No pocas relevantes figuras políticas del momento, pertenecientes al Centro y Centro-derecha, mostraron también su apoyo a la democracia: Giménez Fernández, Ricardo Samper, Martínez Barrio, Sánchez Román, Ossorio y Gallardo… Sin duda, nada mal para un gobierno de bolcheviques que intentaba, como hoy Sánchez, o ayer Zapatero, romper España
Ángel Ossorio y Gallardo, ilustre figura
del pensamiento moderado republicano que llegaría, con el tiempo, a
rendir tributo editorial a su estimado rival político, el ex ministro
Lluís Companys, escribiría –al tiempo que las tropas fascistas devoraban
la recién nacida democracia española–, el 8 de septiembre de 1936 en el
intervenido ABC:
“No hay que hablar de los hechos de
guerra. La guerra es siempre bárbara y odiosa. Odiosa y bárbara es ésta.
¿Para qué espantaros con narraciones indiscretas? Mi calidad de español
me recomienda no tratar ese punto. Una sola cosa os diré que es bien
sabida ya por el mundo entero: que el núcleo fundamental de los
combatientes rebeldes está formado por moros.
¿Concebís, americanos y
españoles, desvarío semejante? ¿De modo que nuestra raza se ha jactado
de luchar siete siglos contra los moros hasta arrojarles de nuestro
suelo, para volver a traerlos ahora conducidos por generales españoles?

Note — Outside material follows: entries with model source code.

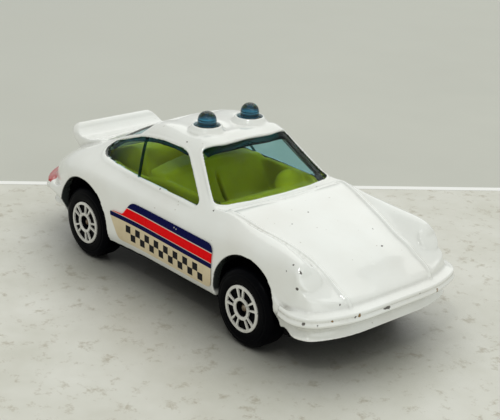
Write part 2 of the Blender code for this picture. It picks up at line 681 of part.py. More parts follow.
def build_interior(parts, tools):
    """The yellow tub: floor, door cards, dashboard, two seats and rear bench."""
    low_z = BASE_TOP_Z + GAP
    rim_z = GLASS_BOTTOM_Z - GAP
    front_x = FRONT_AXLE_X - WELL_RADIUS - WELL_WALL - GAP
    rear_x = REAR_AXLE_X + WELL_RADIUS + WELL_WALL + GAP
    side_y = TUB_HALF_WIDTH
    tub = box("interior_tub", (rear_x, -side_y, low_z), (front_x, side_y, rim_z), parts)
    hollow = box(
        "hollow", (rear_x + 1.5 * MM, -side_y + TUB_THICKNESS, low_z + TUB_THICKNESS),
        (front_x - DASH_DEPTH + 0.4 * MM, side_y - TUB_THICKNESS, REACH), tools,
    )
    combine(tub, hollow, "DIFFERENCE")
    shelf_y = WELL_INNER_Y - WELL_WALL - GAP
    bench = box(
        "bench", (-21 * MM, -shelf_y, BENCH_FLOOR_Z), (rear_x + 0.5 * MM, shelf_y, rim_z), tools
    )
    combine(tub, bench, "UNION")
    back = box(
        "rear_back", (-15.2 * MM, -7 * MM, rim_z - 1 * MM), (-12.4 * MM, 7 * MM, 16.6 * MM), tools
    )
    rounded(back, 0.7 * MM, 3)
    combine(tub, back, "UNION")
    for side in (-1, 1):
        y = side * SEAT_Y
        half = SEAT_WIDTH / 2
        cushion = box(
            "cushion", (-4 * MM, y - half, low_z), (4 * MM, y + half, 10.6 * MM), tools
        )
        rounded(cushion, 0.8 * MM, 2)
        combine(tub, cushion, "UNION")
        back = box(
            "seat_back", (-SEAT_BACK_THICKNESS / 2, y - half, 9.0 * MM),
            (SEAT_BACK_THICKNESS / 2, y + half, SEAT_TOP_Z), tools,
        )
        for vertex in back.data.vertices:
            vertex.co.x -= 3.6 * MM + 0.28 * (vertex.co.z - 9.0 * MM)
            if vertex.co.z > 12 * MM:
                vertex.co.y = y + (vertex.co.y - y) * 0.72
        rounded(back, 0.9 * MM, 3)
        combine(tub, back, "UNION")
    dash = box(
        "dash", (front_x - DASH_DEPTH, -DASH_HALF_WIDTH, 11 * MM),
        (front_x, DASH_HALF_WIDTH, rim_z + 0.9 * MM), tools,
    )
    rounded(dash, 0.7 * MM, 3)
    combine(tub, dash, "UNION")
    return tub


def build_axle(name, axle_x, parts):
    """A steel wire with a head at each end that keeps the wheels on."""
    head = WHEEL_OUTER_Y - HUB_RECESS_DEPTH + GAP + AXLE_HEAD_LENGTH
    under = head - AXLE_HEAD_LENGTH
    shaft_r, head_r = AXLE_DIAMETER / 2, AXLE_HEAD_DIAMETER / 2
    profile = [
        (0.0, head), (head_r * 0.7, head), (head_r, under + AXLE_HEAD_LENGTH * 0.4), (head_r, under),
        (shaft_r, under), (shaft_r, -under), (head_r, -under),
        (head_r, -under - AXLE_HEAD_LENGTH * 0.4), (head_r * 0.7, -head), (0.0, -head),
    ]
    axle = turned(name, profile, 14, parts)
    axle.data.transform(Matrix.Rotation(math.radians(90), 4, "X"))
    axle.location = (axle_x, 0, WHEEL_RADIUS)
    return axle


def build_wheel(name, axle_x, side, parts):
    """A one-piece black wheel: tread, sidewall, seat for the hub disc and axle hole."""
    r, w, t = WHEEL_RADIUS, WHEEL_WIDTH, TREAD_ROUND
    seat_r = DISC_DIAMETER / 2 + TRIM_GAP
    seat_z = -(DISC_THICKNESS - DISC_PROUD + TRIM_GAP)
    hub_r = HUB_HOLE_DIAMETER / 2
    bore_r = AXLE_DIAMETER / 2 + AXLE_CLEARANCE
    shoulder = [
        (r - t + t * math.cos(math.radians(a)), -t + t * math.sin(math.radians(a)) * 0.9)
        for a in (75, 38, 0)
    ]
    profile = (
        [(seat_r, seat_z), (seat_r, -0.1 * MM), (seat_r + 0.3 * MM, 0.0), (r - t * 1.4, 0.0)]
        + shoulder
        + [(r, -w + t), (r - t, -w), (bore_r, -w)]
        + [(bore_r, -HUB_RECESS_DEPTH), (hub_r, -HUB_RECESS_DEPTH), (hub_r, seat_z), (seat_r, seat_z)]
    )
    wheel = turned(name, profile, 28, parts)
    return stand_on_axle(wheel, axle_x, side)


def stand_on_axle(thing, axle_x, side):
    """Turns a part modelled about Z, face up, so that it faces out on its axle's end."""
    thing.data.transform(Matrix.Rotation(math.radians(-90 * side), 4, "X"))
    thing.location = (axle_x, side * WHEEL_OUTER_Y, WHEEL_RADIUS)
    return thing


def build_disc(name, axle_x, side, turn, parts, tools):
    """The pale hub disc with five wide and five narrow windows, turned by some degrees."""
    top = DISC_PROUD
    low = DISC_PROUD - DISC_THICKNESS
    outer, hole = DISC_DIAMETER / 2, HUB_HOLE_DIAMETER / 2 + TRIM_GAP
    profile = [(hole, top), (outer, top), (outer, low), (hole, low), (hole, top)]
    disc = turned(name, profile, 30, parts)
    pitch = 360.0 / DISC_WINDOWS
    for i in range(DISC_WINDOWS):
        for width, at in ((WIDE_WINDOW_DEGREES, 0.0), (NARROW_WINDOW_DEGREES, pitch / 2)):
            mid = i * pitch + at + turn
            r_in, r_out = WINDOW_INNER_RADIUS / MM, WINDOW_OUTER_RADIUS / MM
            a, b = mid - width / 2, mid + width / 2
            steps = 2 if width == WIDE_WINDOW_DEGREES else 1
            outline = arc(0, 0, r_in, b, a, steps) + arc(0, 0, r_out, a, b, steps)
            cutter = prism(
                "disc_window", outline, lambda u, v, w: Vector((u * MM, v * MM, w)),
                -2 * MM, 2 * MM, tools,
            )
            combine(disc, cutter, "DIFFERENCE")
    return stand_on_axle(disc, axle_x, side)


def build_label(shell_outer, side, name, parts, tools):
    """A stepped sticker that follows the door, a hair's breadth off its paint."""
    label = prism(name, LABEL_OUTLINE, side_place, side * 9 * MM, side * 18 * MM, parts)
    outer = copy_of(
        shell_outer, "label_outer", tools, (0, side * (TRIM_GAP + LABEL_THICKNESS), 0)
    )
    inner = copy_of(shell_outer, "label_inner", tools, (0, side * TRIM_GAP, 0))
    combine(label, outer, "INTERSECT")
    combine(label, inner, "DIFFERENCE")
    return label


def finish(thing, spec, angle=35.0):
    thing.data.materials.clear()
    thing.data.materials.append(material(spec))
    thing.data.shade_smooth()
    thing.data.set_sharp_from_angle(angle=math.radians(angle))


def main():
    clear_scene()
    parts = collection("patrol_coupe")
    tools = collection("cutters")
    cage = fit_cage(body_cage("cage", tools))
    cavity = smooth_solid(inner_cage(cage, WALL, "cavity", tools), 1)
    shell, shell_outer = build_body(cage, cavity, parts, tools)
    finish(shell, CAR_WHITE)
    finish(build_glazing(cage, parts, tools), GLASS_BLUE)
    finish(build_base(cage, parts, tools), BASE_BLACK)
    finish(build_interior(parts, tools), SEAT_YELLOW)
    for end, axle_x, turn in (
        ("front", FRONT_AXLE_X, FRONT_DISC_TURN_DEGREES),
        ("rear", REAR_AXLE_X, REAR_DISC_TURN_DEGREES),
    ):
        finish(build_axle(f"{end}_axle", axle_x, parts), AXLE_STEEL)
        for hand, side in (("left", 1), ("right", -1)):
            finish(build_wheel(f"wheel_{end}_{hand}", axle_x, side, parts), BASE_BLACK)
            disc = build_disc(f"hub_disc_{end}_{hand}", axle_x, side, turn, parts, tools)
            finish(disc, DISC_WHITE)
    for hand, side in (("left", 1), ("right", -1)):
        finish(build_label(shell_outer, side, f"door_label_{hand}", parts, tools), LABEL_CREAM)
    for spare in list(tools.objects):
        bpy.data.objects.remove(spare, do_unlink=True)
    bpy.data.collections.remove(tools)


main()
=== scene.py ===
"""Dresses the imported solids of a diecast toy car: enamelled shell, tinted glazing,
moulded interior, wheels and stickers, with a pale floor, soft light and the camera.

Lengths in the tables are real ones in millimetres; everything else is in metres.
"""

import math

import bmesh
import bpy
from mathutils import Matrix, Vector
from mathutils.bvhtree import BVHTree


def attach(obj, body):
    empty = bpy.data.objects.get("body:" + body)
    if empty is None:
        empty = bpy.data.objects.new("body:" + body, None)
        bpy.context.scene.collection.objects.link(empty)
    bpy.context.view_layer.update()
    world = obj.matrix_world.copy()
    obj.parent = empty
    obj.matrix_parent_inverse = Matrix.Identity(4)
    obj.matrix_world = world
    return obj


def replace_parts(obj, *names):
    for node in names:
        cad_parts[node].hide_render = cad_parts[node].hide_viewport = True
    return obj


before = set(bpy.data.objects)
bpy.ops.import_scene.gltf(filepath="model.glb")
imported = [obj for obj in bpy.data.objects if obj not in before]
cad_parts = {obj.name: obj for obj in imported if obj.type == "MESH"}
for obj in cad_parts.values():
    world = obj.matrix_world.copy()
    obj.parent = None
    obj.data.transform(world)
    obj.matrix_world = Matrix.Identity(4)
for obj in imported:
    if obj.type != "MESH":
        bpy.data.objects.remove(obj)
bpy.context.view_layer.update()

MM = 0.001
SIDES = (-1, 1)
HAND = {-1: "right", 1: "left"}
# Marks on the faces of the cage, for the upper patch and its first row at the nose.
UPPER_FACE, NOSE_FACE = 1, 2
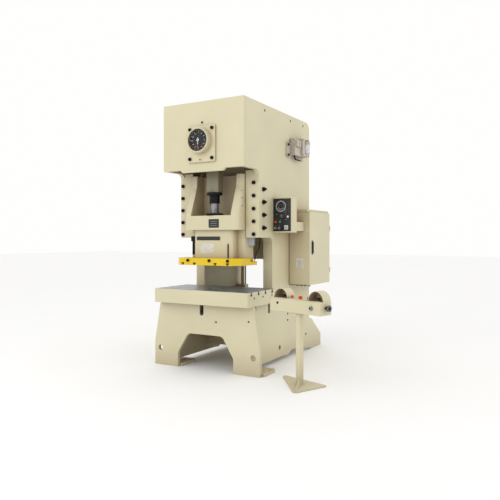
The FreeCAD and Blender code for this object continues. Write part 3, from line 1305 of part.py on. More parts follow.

¿De modo que Europa nos confirió un mandato en África, con objeto de
civilizar a los moros, y ahora son los generales españoles quienes traen
a los moros para que nos descivilicen a nosotros?
¿De modo que pelean
los rebeldes a título de patriotas y traen a los extranjeros para
profanar nuestro suelo, asolar nuestra riqueza y atropellar a nuestras
mujeres? ¿De modo que se invoca el nombre de Dios frente a un Estado
laico, y se arrastra hasta aquí a los moros a título de fieles
servidores del catolicismo?
El espectáculo es tan odioso, subleva de
tal manera, que debe despertar la indignación del mundo entero. No creo
que jamás se haya dado caso semejante de ignominia. Seguro estoy de que
los españoles de América se sentirán quizá más sonrojados al oírlo que
nosotros mismos al presenciarlo.
La necesidad de que en el Gobierno estén
representados todos los núcleos que se baten en el frente, ha hecho que
se constituya un nuevo Ministerio con republicanos, socialistas,
comunistas, izquierdistas de Cataluña y quizá nacionalistas vascos de
sentimiento católico. Presta su apoyo, desde fuera de los puestos
oficiales, la Confederación Nacional del Trabajo.
Sin embargo, no ha de entenderse que
éste sea un gobierno socialista. Es un gobierno de guerra, cuyo programa
consiste en vencer al enemigo. De lo demás se hablará después”
Otra relevante figura moderada del
momento, Diego Martínez Barrio, ilustre sevillano, protagonista del
centro político republicano, escribía el 20 de julio, ya depurada
Andalucía, en el mismo diario:
“Cuatro movimientos libertadores
determinan todo lo que hoy es fundamental en la cultura del mundo: el
renacimiento y las tres revoluciones clásicas operadas en Europa, la
inglesa, la francesa y la rusa. Justicia para las conciencias frente al
poder de la Iglesia romana; justicia para los hombres frente al poder
absoluto de la realeza; justicia para los pueblos frente al poder
absoluto de la monarquía; justicia social frente al poder del
capitalismo.
Ninguno de estos cuatro movimientos había penetrado, con
hondura, en la vida española. E iniciada, apenas, tímida y titubeante,
nuestra revolución, le sale al paso todo el bajo fondo tenebroso
momificado en esa gran tumba faraónica que es la España del
tradicionalismo cancerbero…”
Reclamando, pues, el derecho a la
crítica, debemos preguntarnos cómo es posible que transcurridos ochenta
años, el problema de este país no resida ya en seguir, por lo visto, sin
poder mirar atrás. El problema es si a día de hoy, todos los españoles
son ya “hijos del mismo sol y tributarios del mismo arroyo”. Cabe pues,
cuando menos, desear en palabras de M. Rajoy, un buen desfile-coñazo a quien sea capaz de disfrutarlo.